The 2000 audit is an example of the quagmire: Problems include the fact that the town had no way to control how much vacation and sick pay employees get; it failed to pay $12,000 in taxes because checks weren't correctly processed; the council didn't correctly authorize money spent through the city's anti-blight agency, the Community Redevelopment Agency; the town couldn't find all its documents for the audits; and cash receipts weren't maintained. The auditor put it this way: "The `town lacks` basic accounting knowledge and experience necessary to handle financial record keeping."

Last year, the Eatonville council hired two accountants recommended by the League of Cities to straighten out the town's finances. One of them, Rose Gamba, has already quit. The other, Katrina Gibson, is now the town's interim finance director. She is said to have a solid reputation. "We have people in place that if they're asked to do anything unethical, they won't do it," says council member Theo Washington.

Eddie Cole, the town's interim administrative officer, says that when the new financial team came on last year, they found signed checks drawn on the town's bank account stuffed in drawers, discovered that auto and employee-health insurance had gone unpaid, and realized that tens of thousands of dollars in customer utility bills had not been collected.

In September, the state finally stepped in, requesting documents from the town in a first step toward oversight. The procedure is routine -- required by state law for municipalities in financial emergencies -- and in fact, Eatonville is showing signs of recovery. The town council voted Nov. 4 to reinstate salaries at precrisis level beginning Nov 17.
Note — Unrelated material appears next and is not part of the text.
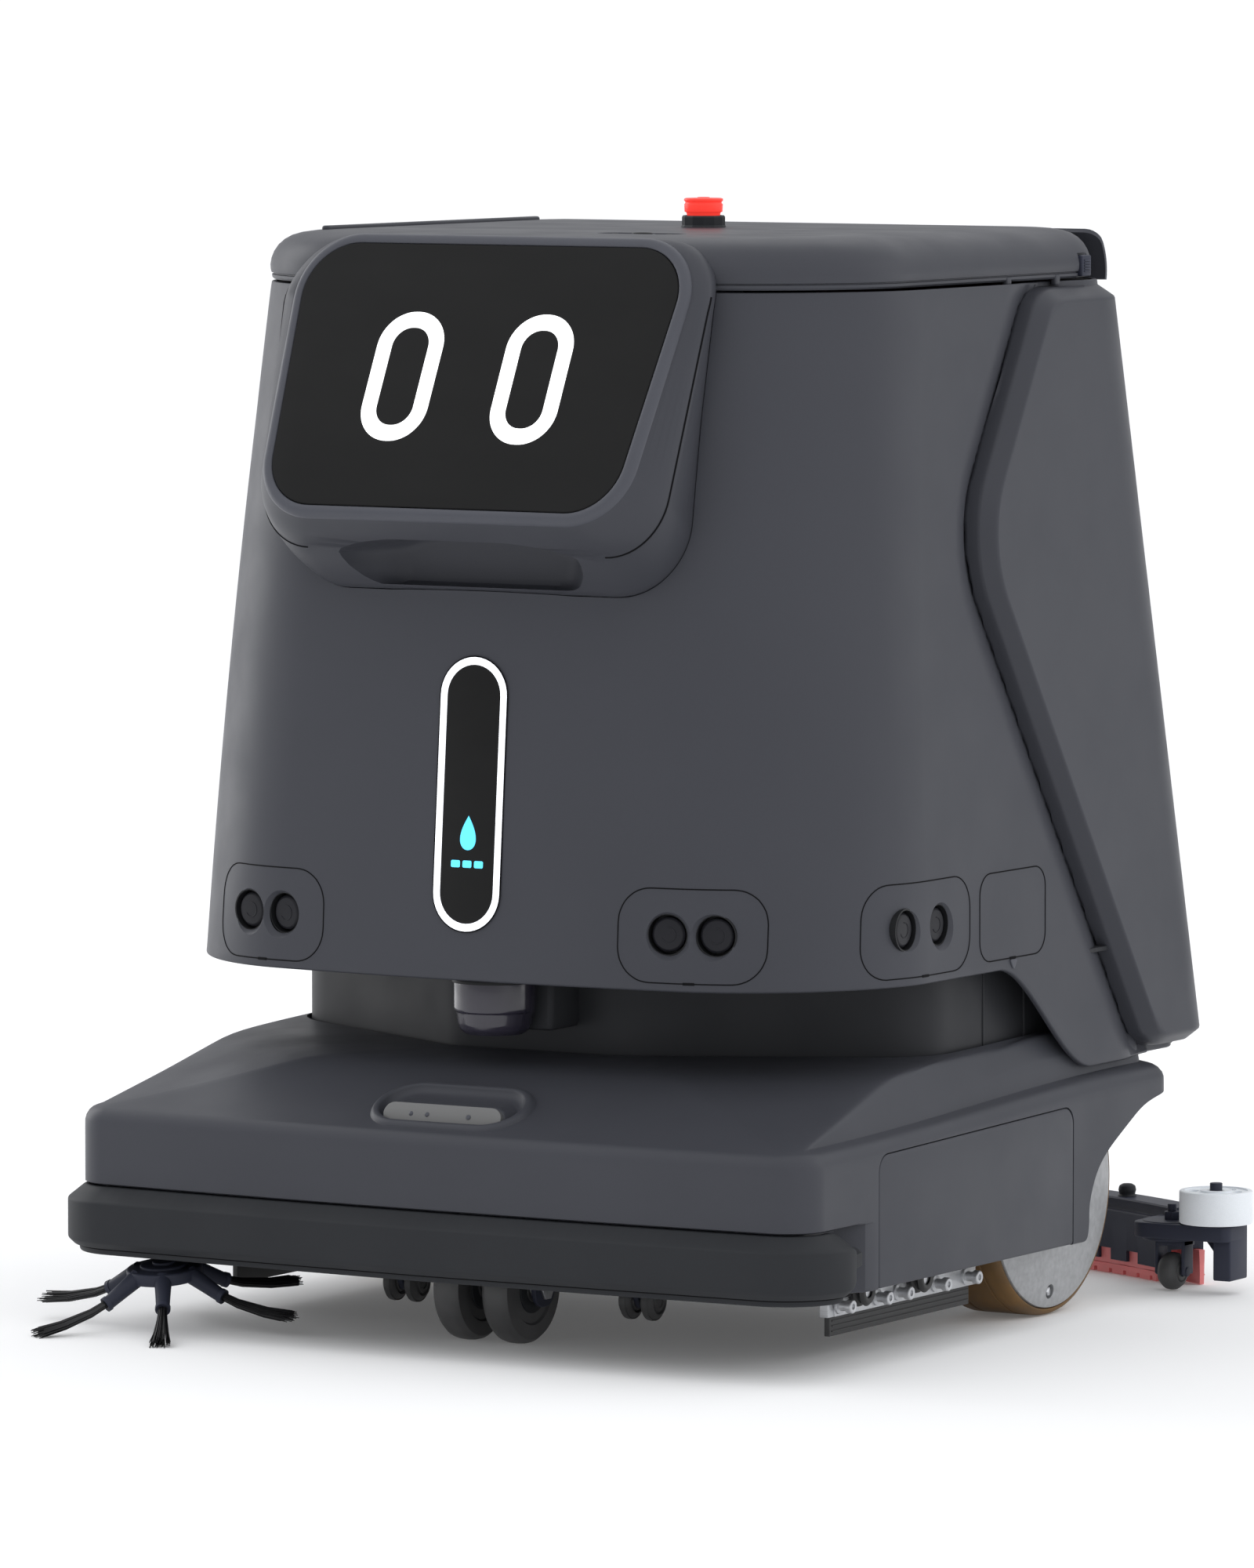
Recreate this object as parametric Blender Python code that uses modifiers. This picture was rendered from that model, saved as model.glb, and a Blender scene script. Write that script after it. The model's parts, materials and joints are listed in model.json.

One of the documents they'll certainly want to see is a certified copy of Eaton-ville's charter, the record that grants town officials the authority to govern. In typical Eatonville fashion, however, it's missing. The charter was supposedly locked in a safe in the clerk's office with ordinances from 1997 and 1998. They're gone too.

Grant attributes the missing paperwork, vital as it is, to political skullduggery. "Ordinances just up and vanish," Grant says, in mock disbelief. "Yeah, right."